I love the internet because of the tremendous amount of information I learn from it. The sheer amount of Torah that I can access online is astounding. In a fit of gratitude a couple of weeks ago I gladly paid the $3 that Wikipedia asked for. I use wikipedia all the time. $3 sounded like a bargain.

So don’t get me wrong, I’m no technophobe, but I think we need to pause, reflect and think about where we’re going. It’s like we’re the boyfriend, real social interactions are the girlfriend and the attractive girl walking by is social media. I fear that we’re all being a little too distracted and that we need to pause and be mindful.

As I reflect I’d like you to share three initiatives with you;

The first is what I’d like to call, not “notification” but “NO-tification.”

I’ll explain the problem. I care deeply about the people I interact with. I want to give my full attention to a student I’m talking to or the colleague I’m working with, but when I feel the gentle buzz of my phone, I know that I just got an email. It might be urgent. Or if I feel a double buzz, I know that I’ve been notified of a text- that seems even more urgent. Maybe I’ll just casually glance at the phone while I’m talking to the student about the religious issue he’s struggling with- I’m sure he won’t notice- but the religious issue he’s struggling with might be that his religious role models are too distracted to pay attention to him. The buzzing of the phone is so constant, that even on shabbos I’ll feel a phantom buzz once in a while even though my phone is at home. Here’s my suggestion: NO-tification. Go to the settings on your phone and turn off notifications. Your phone should never buzz, vibrate or make sounds. You can check it periodically when you want to to, but don’t let it take control of you and demand your attention when it wants you. You should own it. It shouldn’t own you. I turned off my notifications on Wednesday night. It’s been two days and it’s been liberating. I’m so much less distracted and so much more able to give people the attention they deserve. I urge you to follow me and turn your notifications into NO-tifications.

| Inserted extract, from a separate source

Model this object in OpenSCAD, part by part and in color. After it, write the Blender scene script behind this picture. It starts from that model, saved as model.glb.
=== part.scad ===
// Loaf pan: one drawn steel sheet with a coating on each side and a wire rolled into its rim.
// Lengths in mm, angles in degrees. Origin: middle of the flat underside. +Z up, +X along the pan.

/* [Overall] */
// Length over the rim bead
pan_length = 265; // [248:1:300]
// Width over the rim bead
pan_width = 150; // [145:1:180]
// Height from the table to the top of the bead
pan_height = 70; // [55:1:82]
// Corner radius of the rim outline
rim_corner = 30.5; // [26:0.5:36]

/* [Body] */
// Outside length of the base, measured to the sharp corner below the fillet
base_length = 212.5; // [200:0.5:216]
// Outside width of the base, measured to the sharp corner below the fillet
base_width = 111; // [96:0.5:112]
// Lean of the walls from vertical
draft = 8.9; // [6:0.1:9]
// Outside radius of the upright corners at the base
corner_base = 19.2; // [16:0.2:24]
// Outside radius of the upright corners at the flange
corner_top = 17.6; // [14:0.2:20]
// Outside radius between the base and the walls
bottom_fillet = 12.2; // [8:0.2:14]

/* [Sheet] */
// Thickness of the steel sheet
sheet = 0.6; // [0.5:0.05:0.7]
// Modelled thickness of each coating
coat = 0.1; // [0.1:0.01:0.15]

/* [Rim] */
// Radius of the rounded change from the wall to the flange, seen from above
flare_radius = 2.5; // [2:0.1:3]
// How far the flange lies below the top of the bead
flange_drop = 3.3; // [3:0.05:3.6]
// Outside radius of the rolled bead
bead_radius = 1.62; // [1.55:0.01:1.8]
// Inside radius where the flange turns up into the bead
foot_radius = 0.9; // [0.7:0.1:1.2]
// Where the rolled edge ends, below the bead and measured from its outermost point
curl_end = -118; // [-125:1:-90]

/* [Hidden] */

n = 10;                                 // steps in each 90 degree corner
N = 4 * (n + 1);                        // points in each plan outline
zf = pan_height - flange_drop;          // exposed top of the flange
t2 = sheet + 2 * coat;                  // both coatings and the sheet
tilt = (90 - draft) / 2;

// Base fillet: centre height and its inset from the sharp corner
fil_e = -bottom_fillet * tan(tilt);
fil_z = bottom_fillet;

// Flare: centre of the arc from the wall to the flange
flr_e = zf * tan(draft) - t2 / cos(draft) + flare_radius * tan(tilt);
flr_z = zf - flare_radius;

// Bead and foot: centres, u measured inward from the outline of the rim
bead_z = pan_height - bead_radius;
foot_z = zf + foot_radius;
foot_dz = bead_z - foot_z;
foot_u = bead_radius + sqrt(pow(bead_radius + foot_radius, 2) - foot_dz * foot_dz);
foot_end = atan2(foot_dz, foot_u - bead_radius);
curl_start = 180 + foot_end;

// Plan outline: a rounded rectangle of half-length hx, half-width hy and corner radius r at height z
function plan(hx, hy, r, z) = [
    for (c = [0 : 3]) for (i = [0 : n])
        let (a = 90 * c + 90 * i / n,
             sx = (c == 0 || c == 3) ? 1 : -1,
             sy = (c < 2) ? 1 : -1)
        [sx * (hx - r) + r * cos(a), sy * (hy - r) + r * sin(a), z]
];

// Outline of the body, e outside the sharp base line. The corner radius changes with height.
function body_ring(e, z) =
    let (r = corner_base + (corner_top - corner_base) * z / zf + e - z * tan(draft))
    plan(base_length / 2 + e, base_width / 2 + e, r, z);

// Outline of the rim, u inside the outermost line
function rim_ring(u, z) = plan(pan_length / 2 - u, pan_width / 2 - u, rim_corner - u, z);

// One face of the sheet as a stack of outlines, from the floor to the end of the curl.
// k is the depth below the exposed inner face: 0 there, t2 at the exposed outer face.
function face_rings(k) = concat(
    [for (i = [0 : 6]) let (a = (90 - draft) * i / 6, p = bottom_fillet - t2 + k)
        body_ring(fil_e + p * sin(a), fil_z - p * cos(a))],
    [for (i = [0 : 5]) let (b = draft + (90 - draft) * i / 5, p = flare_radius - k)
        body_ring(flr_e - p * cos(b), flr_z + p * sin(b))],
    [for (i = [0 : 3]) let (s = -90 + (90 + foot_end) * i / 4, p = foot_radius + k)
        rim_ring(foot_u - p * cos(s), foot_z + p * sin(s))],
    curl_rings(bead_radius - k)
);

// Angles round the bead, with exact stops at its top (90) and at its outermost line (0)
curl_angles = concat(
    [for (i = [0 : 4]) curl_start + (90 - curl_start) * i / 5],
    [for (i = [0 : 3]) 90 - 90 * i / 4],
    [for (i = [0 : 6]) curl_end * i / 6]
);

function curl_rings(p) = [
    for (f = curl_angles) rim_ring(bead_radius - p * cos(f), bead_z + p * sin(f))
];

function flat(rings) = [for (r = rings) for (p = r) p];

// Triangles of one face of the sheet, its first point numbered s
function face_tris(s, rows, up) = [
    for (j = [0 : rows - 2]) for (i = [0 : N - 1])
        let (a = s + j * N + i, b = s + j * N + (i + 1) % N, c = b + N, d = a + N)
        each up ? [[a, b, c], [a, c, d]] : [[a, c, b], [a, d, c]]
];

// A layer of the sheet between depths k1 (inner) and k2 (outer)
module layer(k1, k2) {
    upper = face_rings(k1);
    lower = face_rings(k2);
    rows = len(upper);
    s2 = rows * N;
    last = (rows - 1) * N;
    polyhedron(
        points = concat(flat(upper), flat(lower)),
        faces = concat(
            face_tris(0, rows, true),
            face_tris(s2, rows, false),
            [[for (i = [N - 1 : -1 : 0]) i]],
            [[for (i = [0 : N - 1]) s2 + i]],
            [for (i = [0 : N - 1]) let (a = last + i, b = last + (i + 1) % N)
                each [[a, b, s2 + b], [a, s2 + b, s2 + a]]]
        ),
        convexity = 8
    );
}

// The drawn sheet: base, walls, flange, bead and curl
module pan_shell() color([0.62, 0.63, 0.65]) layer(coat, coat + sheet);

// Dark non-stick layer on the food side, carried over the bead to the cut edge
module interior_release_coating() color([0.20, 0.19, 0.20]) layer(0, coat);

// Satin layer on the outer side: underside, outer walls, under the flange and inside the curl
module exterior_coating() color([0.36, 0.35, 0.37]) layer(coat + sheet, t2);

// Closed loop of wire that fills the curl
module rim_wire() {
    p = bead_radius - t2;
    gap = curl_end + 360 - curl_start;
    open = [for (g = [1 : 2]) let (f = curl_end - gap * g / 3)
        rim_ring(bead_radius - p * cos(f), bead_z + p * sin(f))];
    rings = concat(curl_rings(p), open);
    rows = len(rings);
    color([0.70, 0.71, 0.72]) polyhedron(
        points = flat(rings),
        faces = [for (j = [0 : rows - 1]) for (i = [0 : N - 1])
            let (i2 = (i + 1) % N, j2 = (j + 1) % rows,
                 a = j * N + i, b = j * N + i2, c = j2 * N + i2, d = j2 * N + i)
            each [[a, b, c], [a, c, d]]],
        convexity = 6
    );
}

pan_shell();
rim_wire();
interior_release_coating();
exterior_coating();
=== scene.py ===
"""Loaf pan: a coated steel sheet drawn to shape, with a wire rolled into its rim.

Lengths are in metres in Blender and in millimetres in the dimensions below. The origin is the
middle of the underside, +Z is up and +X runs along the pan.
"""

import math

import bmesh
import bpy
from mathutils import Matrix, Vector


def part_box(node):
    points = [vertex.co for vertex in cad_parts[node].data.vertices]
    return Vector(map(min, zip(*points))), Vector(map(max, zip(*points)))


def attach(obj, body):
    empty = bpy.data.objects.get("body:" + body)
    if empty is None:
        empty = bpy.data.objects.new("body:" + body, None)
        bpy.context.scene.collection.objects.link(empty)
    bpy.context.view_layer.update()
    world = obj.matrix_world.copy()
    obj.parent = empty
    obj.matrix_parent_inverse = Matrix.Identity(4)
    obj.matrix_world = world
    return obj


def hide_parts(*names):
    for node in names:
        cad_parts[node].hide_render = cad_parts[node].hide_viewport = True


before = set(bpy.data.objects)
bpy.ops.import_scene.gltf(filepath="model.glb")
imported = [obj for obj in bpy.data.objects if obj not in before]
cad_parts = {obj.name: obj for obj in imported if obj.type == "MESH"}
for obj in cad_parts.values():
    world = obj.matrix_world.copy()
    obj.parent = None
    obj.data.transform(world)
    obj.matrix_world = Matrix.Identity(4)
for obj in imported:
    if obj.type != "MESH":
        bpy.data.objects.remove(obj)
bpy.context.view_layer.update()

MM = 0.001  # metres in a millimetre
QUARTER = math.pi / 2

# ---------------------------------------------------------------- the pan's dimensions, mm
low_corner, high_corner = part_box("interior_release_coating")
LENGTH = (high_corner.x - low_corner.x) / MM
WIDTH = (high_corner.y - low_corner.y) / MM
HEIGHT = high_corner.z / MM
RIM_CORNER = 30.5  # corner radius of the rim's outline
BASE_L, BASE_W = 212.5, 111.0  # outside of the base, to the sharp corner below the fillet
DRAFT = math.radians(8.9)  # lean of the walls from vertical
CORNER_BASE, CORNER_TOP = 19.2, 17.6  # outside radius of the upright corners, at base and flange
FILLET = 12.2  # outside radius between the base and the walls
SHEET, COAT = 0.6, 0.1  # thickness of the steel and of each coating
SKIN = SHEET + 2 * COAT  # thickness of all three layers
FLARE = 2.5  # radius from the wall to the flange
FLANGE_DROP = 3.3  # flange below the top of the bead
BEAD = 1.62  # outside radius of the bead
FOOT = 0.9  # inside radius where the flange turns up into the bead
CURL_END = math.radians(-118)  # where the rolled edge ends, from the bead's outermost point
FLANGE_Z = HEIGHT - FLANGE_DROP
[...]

If No-tification tries to make our phones a little less distracting, this second initiative goes big. The second initiative is a Phone Fast.

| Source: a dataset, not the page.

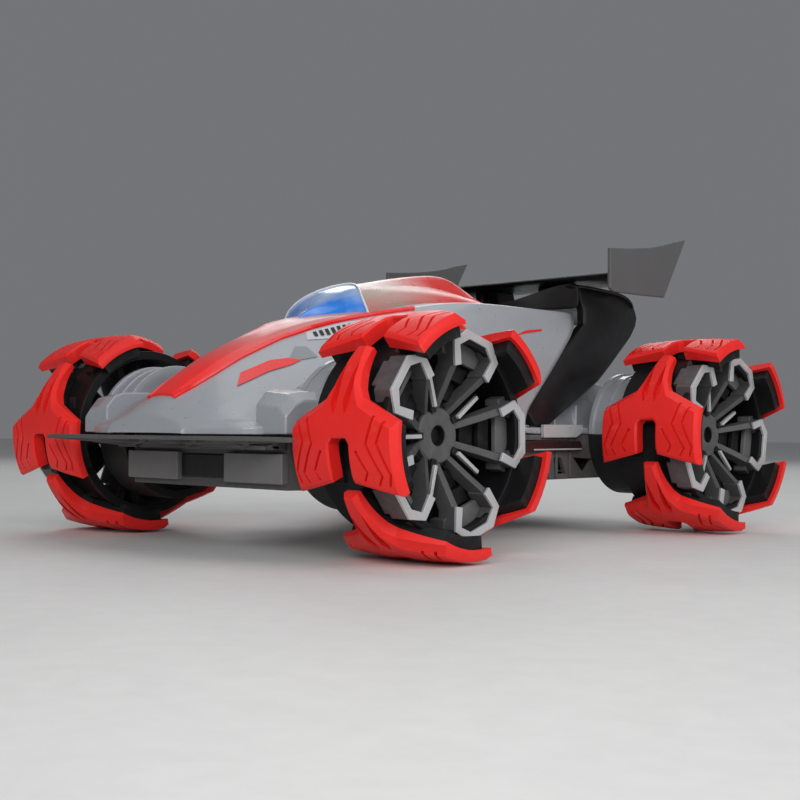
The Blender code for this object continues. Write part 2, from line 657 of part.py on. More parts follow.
def add_fairing():
    """The black hoop behind the body: two leaning side blades and the deck between them."""
    left = prism("rear_fairing", BLADE, BLADE_X, "fairing_black", "x")
    right = prism("blade_tool", BLADE, (-BLADE_X[1], -BLADE_X[0]), "fairing_black", "x")
    deck = prism("deck_tool", DECK_OUTLINE, (-BLADE_X[0] - 1.5, BLADE_X[0] + 1.5), "fairing_black", "x")
    return combine(left, [right, deck], "UNION")


def add_wing():
    prism("rear_wing", WING_FOIL, (-WING_HALF_SPAN, WING_HALF_SPAN), "fairing_black", "x")
    plate_span = (WING_HALF_SPAN + GAP, WING_HALF_SPAN + GAP + ENDPLATE_THICKNESS)
    for side, place in ((1, "left"), (-1, "right")):
        prism("endplate_" + place, ENDPLATE, plate_span, "plate_grey", "x", None, side)
    base = box("wing_mount", (-PYLON_X - 6, PYLON_X + 6), (98, 118), (123.4, 125.2), "fairing_black")
    post_span = (PYLON_X - 2, PYLON_X + 2)
    posts = [prism("post_tool", WING_POST, post_span, "fairing_black", "x", None, side) for side in (1, -1)]
    combine(base, posts, "UNION")


def main():
    clear_scene()
    add_tray()
    add_switch()
    add_power()
    add_bumper()
    add_body()
    add_canopy()
    add_rear_cover()
    add_fairing()
    add_wing()
    for side, hand in ((1, "left"), (-1, "right")):
        add_corner("front_" + hand, FRONT_AXLE_Y, side)
        add_corner("rear_" + hand, REAR_AXLE_Y, side)


main()
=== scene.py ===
"""Looks for the radio-controlled stunt car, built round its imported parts.

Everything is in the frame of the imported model: metres, +Z up, nose towards -Y, the car's left
towards +X. Dimensions in this file are millimetres, and object_of() turns them into metres.
"""
import math

import bmesh
import bpy
import numpy as np
from mathutils import Matrix, Vector
from mathutils.bvhtree import BVHTree


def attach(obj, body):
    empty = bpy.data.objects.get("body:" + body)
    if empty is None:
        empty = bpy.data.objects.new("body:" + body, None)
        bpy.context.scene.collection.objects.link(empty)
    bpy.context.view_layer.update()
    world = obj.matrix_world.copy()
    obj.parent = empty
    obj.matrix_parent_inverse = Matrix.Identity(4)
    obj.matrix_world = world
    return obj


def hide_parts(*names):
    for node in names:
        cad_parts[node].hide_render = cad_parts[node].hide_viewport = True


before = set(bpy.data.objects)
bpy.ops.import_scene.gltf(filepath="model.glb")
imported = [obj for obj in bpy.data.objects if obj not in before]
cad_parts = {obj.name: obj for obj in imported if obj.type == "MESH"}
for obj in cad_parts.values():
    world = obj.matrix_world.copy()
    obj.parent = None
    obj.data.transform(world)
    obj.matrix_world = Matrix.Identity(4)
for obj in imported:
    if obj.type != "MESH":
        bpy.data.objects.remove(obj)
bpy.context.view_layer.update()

MM = 0.001
WHEEL_X, AXLE_Z = 109.0, 52.0
AXLE_Y = {"front": -102.0, "rear": 116.0}
PHASE = {"front": 1.0, "rear": -9.0}
PETALS = 5
PITCH = 360.0 / PETALS
TYRE_RADIUS = 51.7
# How far a tread falls away towards its sides, at this distance from its middle.
CROWN_HALF, CROWN_DROP = 29.5, 1.5
SILL_Z = 52.2
SMOOTH_ANGLE, BEVEL_ANGLE = 32.0, 34.0
ORIGIN = (0.0, 0.0, 0.0)
PLACES = [(end, hand, sign) for hand, sign in (("left", 1), ("right", -1)) for end in ("front", "rear")]


# --- Shapes ---------------------------------------------------------------------------------

class Shape:
    """Points and faces of one or more solids, in millimetres."""

    def __init__(self):
        self.points = []
        self.faces = []
        self.marks = []

    def add(self, points, faces, mark=0):
        start = len(self.points)
        self.points += [tuple(p) for p in points]
        self.faces += [tuple(start + i for i in face) for face in faces]
        self.marks += [mark] * len(faces)

    def loft(self, rings, mark=0):
        """A solid through closed rings of points, capped at both ends."""
        count = len(rings[0])
        faces = [tuple(reversed(range(count)))]
        for k in range(len(rings) - 1):
            for i in range(count):
                j = (i + 1) % count
                faces.append((k * count + i, k * count + j, (k + 1) * count + j, (k + 1) * count + i))
        faces.append(tuple((len(rings) - 1) * count + i for i in range(count)))
        self.add([p for ring in rings for p in ring], faces, mark)

    def prism(self, outline, span, axis="x", mark=0):
        """An outline swept along an axis: (y, z) points for x, (x, z) for y, (x, y) for z."""
        place = {"x": lambda u, v, s: (s, u, v), "y": lambda u, v, s: (u, s, v),
                 "z": lambda u, v, s: (u, v, s)}[axis]
        self.loft([[place(u, v, s) for u, v in outline] for s in span], mark)

    def box(self, xs, ys, zs, mark=0):
        self.prism([(xs[0], ys[0]), (xs[1], ys[0]), (xs[1], ys[1]), (xs[0], ys[1])], zs, "z", mark)

    def grid(self, rows):
        """An open sheet through rows of points."""
        width = len(rows[0])
        faces = []
        for i in range(len(rows) - 1):
            for j in range(width - 1):
                a = i * width + j
                faces.append((a, a + 1, a + width + 1, a + width))
        self.add([p for row in rows for p in row], faces)

    def turned(self, profile, centre, steps=64, arc=(0.0, 360.0)):
        """A ring about a line along X through centre, from a closed profile of (x, radius)."""
        count = len(profile)
        whole = abs(arc[1] - arc[0]) >= 360.0
        turns = np.radians(np.linspace(arc[0], arc[1], steps + 1))[:steps if whole else None]
        points = [(centre[0] + x, centre[1] + r * math.cos(t), centre[2] + r * math.sin(t))
                  for t in turns for x, r in profile]
        faces = []
        for i in range(steps):
            ahead = (i + 1) % len(turns)
            for j in range(count):
                k = (j + 1) % count
                faces.append((i * count + j, i * count + k, ahead * count + k, ahead * count + j))
        if not whole:
            faces.append(tuple(range(count)))
            faces.append(tuple(steps * count + j for j in reversed(range(count))))
        self.add(points, faces)

    def rod(self, start, end, radius, steps=12, tip=None):
        """A round bar between two points, with an optional radius at its far end."""
        a, b = Vector(start), Vector(end)
        along = (b - a).normalized()
        side = along.orthogonal().normalized()
        up = along.cross(side)
        rings = []
        for point, r in ((a, radius), (b, radius if tip is None else tip)):
            rings.append([point + side * (r * math.cos(2 * math.pi * i / steps))
                          + up * (r * math.sin(2 * math.pi * i / steps)) for i in range(steps)])
        self.loft(rings)

    def tube(self, path, radius, steps=8):
        """A round bead along a path of points."""
        path = [Vector(p) for p in path]
        rings = []
        for i, point in enumerate(path):
            along = (path[min(i + 1, len(path) - 1)] - path[max(i - 1, 0)]).normalized()
            side = along.cross(Vector((0, 0, 1)))
            side = side.normalized() if side.length > 1e-3 else Vector((1, 0, 0))
            up = side.cross(along)
            rings.append([point + side * (radius * math.cos(2 * math.pi * k / steps))
                          + up * (radius * math.sin(2 * math.pi * k / steps)) for k in range(steps)])
        self.loft(rings)

    def both(self):
        """The shape and its mirror image on the car's right."""
        count = len(self.points)
        self.points += [(-x, y, z) for x, y, z in self.points]
        self.faces += [tuple(count + i for i in reversed(face)) for face in self.faces]
        self.marks += self.marks
        return self

    def moved(self, place):
        made = Shape()
        made.add([place(*p) for p in self.points], self.faces)
        made.marks = list(self.marks)
        return made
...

Let’s conduct a one day  experiment- we are all going to hand in our phones as the day begins and get them back when the school day is over. This applies to students and staff. You don’t have to be Doctor Wolf to know that a fast can have its benefits. Let’s try it and see how it goes. If we like it, then we’ll do it one day a month for the rest of the school year. Imagine talking to somebody at lunch and having their full attention. The crises that you’re imagining right now are not really that bad. You can still keep your streak on snapchat before or after school. You can text your mom about your test grade when school is over. I can write my schedule down on a  piece of paper for the day instead of incessantly checking my calendar on my phone. Let’s pick January 8. Don’t worry, it’s a Tuesday. I wouldn’t try this on a Monday or a Wednesday.

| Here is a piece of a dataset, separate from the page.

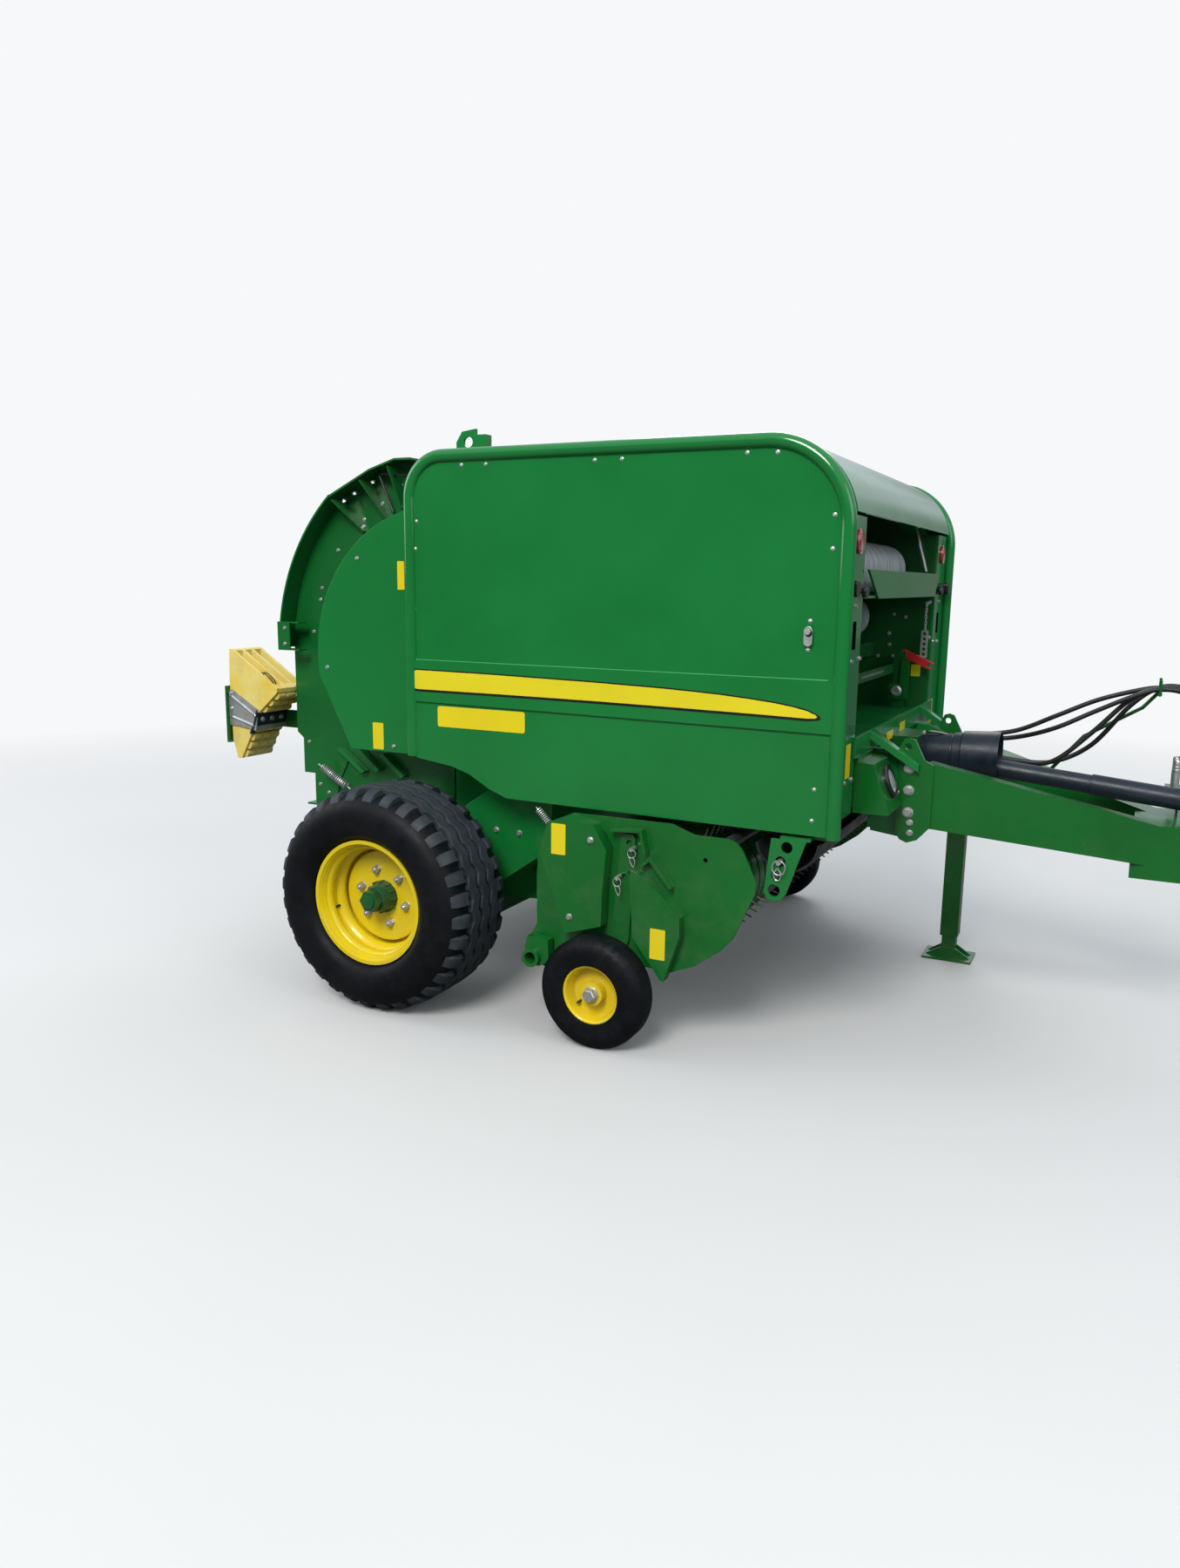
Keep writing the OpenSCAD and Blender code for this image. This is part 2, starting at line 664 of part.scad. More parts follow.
module side_shield() {
    y = shield_y - bead_r;
    right_slab(panel_y, panel_y + 8) shield_outline();
    // Raised band for the stripe, and the lower panel
    right_slab(panel_y + 8 - e, panel_y + 16) polygon([[shield_back + 20, 1150], [shield_back + 20, 1305],
        [shield_front - 20, 1305], [shield_front - 20, 1137]]);
    right_slab(panel_y + 8 - e, panel_y + 12) polygon([[shield_back + bead_r, 940],
        [shield_back + bead_r, 1142],
        [shield_front - bead_r, 1129], [shield_front - bead_r, shield_low - 10], [440, shield_low],
            [364, 843],
        [277, 891], [199, 914], [41, 934]]);
    // Bead around the edge
    translate([0, -y, 0]) {
        translate([shield_back + bead_r, 0, 940]) cylinder(r = bead_r,
            h = shield_top - rear_corner - 940);
        bead_corner(shield_back + rear_corner, shield_top - rear_corner, rear_corner - bead_r, 90);
        translate([shield_back + rear_corner, 0, shield_top - bead_r]) rotate([0, 90, 0])
            cylinder(r = bead_r, h = shield_front - front_corner - shield_back - rear_corner);
        bead_corner(shield_front - front_corner, shield_top - front_corner, front_corner - bead_r, 0);
        translate([shield_front - bead_r, 0, shield_low - 15]) cylinder(r = bead_r,
            h = shield_top - front_corner - shield_low + 15);
    }
    // Inner lip along the bottom
    right_slab(panel_y - 30, panel_y + e) polygon([[1600, shield_low - 4], [1600, shield_low + 4],
        [440, shield_low + 8],
        [440, shield_low]]);
    // Latch handle
    right_slab(panel_y + 8, panel_y + 18) {
        translate([1538, 1468]) circle(r = 13);
        translate([1538, 1422]) circle(r = 13);
        translate([1525, 1422]) square([26, 46]);
    }
    // Hinge knuckles
    for (x = [314, 1014]) difference() {
        union() {
            translate([x, -shield_hinge_y, shield_hinge_z]) rotate([0, 90, 0]) cylinder(r = 14, h = 70);
            translate([x, -y, shield_hinge_z - 14]) cube([70, y - shield_hinge_y, 14]);
        }
        translate([x - e, -shield_hinge_y, shield_hinge_z]) rotate([0, 90, 0]) cylinder(r = 8 + fit,
            h = 72);
    }
}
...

The third initiative is not related to technology. It’s a little more serious and whereas the first two initiatives are designed to avoid distractions, this one is designed to actively point us in the right direction. Let me explain. This has been a very difficult year as far as health goes. Our community has been hit hard. Loved ones have been lost and there are just too many friends who are struggling with serious illness.  How many of us really appreciate our health? Do we take time to pause and express gratitude to Hashem for the simple fact that we are alive. For the gift that we have been given of being able to be in good health so that we can lead deeply meaningful lives? Some of the tragedies this year have helped push me in the direction of being a little more appreciative. In truth, so much of davening is meant to cultivate that gratitude and reflectiveness in us. But one beracha in particular highlights that gratitude. Asher Yatzar. It is such an exquisite beracha in which we thank Hashem for our functioning bodies. This is not just about going to the bathroom. It’s about pausing, being mindful and reflecting on the gift of health. So here’s the third initiative: Project Asher Yatzar- PrAY. If you regularly say asher yatzar, say it more slowly and with more kavanah. And if you don’t yet say it, begin doing so. This is a simple way of pausing, reflecting and expressing appreciation to Hashem for the gift of life. And I’d like to suggest that we pay special attention to the last line of the beracha ברוך אתה ה’ רופא כל בשר ומפליא לעשות- We bless Hashem for being healing all flesh and his wondrous deeds. Kol Basar is usually understood to mean “all of my body”- we praise God for making our entire body work. But perhaps we can suggest that “kol basar” refers to all bodies- in other words we’re not just thanking God for our own health, but asking God to ensure the health of everyone. When saying the beracha let’s not just thank God for what we have but ask Him to heal those who are not well.  In order to make this plan easier, next week, we’ll be placing a poster of the beracha not just outside of bathrooms but inside each classroom. In case you’re in a rush to get back to class, you can sit down in class and read the beracha off the wall. I encourage teachers to remind kids who took a bathroom break to recite the beracha in class when they return.

To review the 3 initiatives-

No-Tification- just turn them all off so you won’t be distracted

Phone Fast on January 8

And Project Asher Yatzar

As I close, let’s look at the beracha that Yaacov gave his grandsons Ephraim and Menashe. The famous line states המלאך הגואל אותי מכל רע יברך את הנערים. The angel which has redeemed me from all harm should bless the children..”  Who is this angel? Listen to this extraordinary interpretation of the Ralbag: המלאך הגֹאל אֹתי מכל רע – הוא השכל הפועל, שהוא מלאך ה’ יתעלה להשגיח ביראיו ולהצילם מכל רע,

The angel is not some sort of winged creature with a harp and a halo. This angel is sechel- intellect. Yaacov is saying: I’ve been saved throughout my life by stopping and being thoughtful, and my greatest beracha to you, my grandchildren and my greatest beracha to you my students is that you too may develop the ability to stop, to think to focus, to pause and be reflective.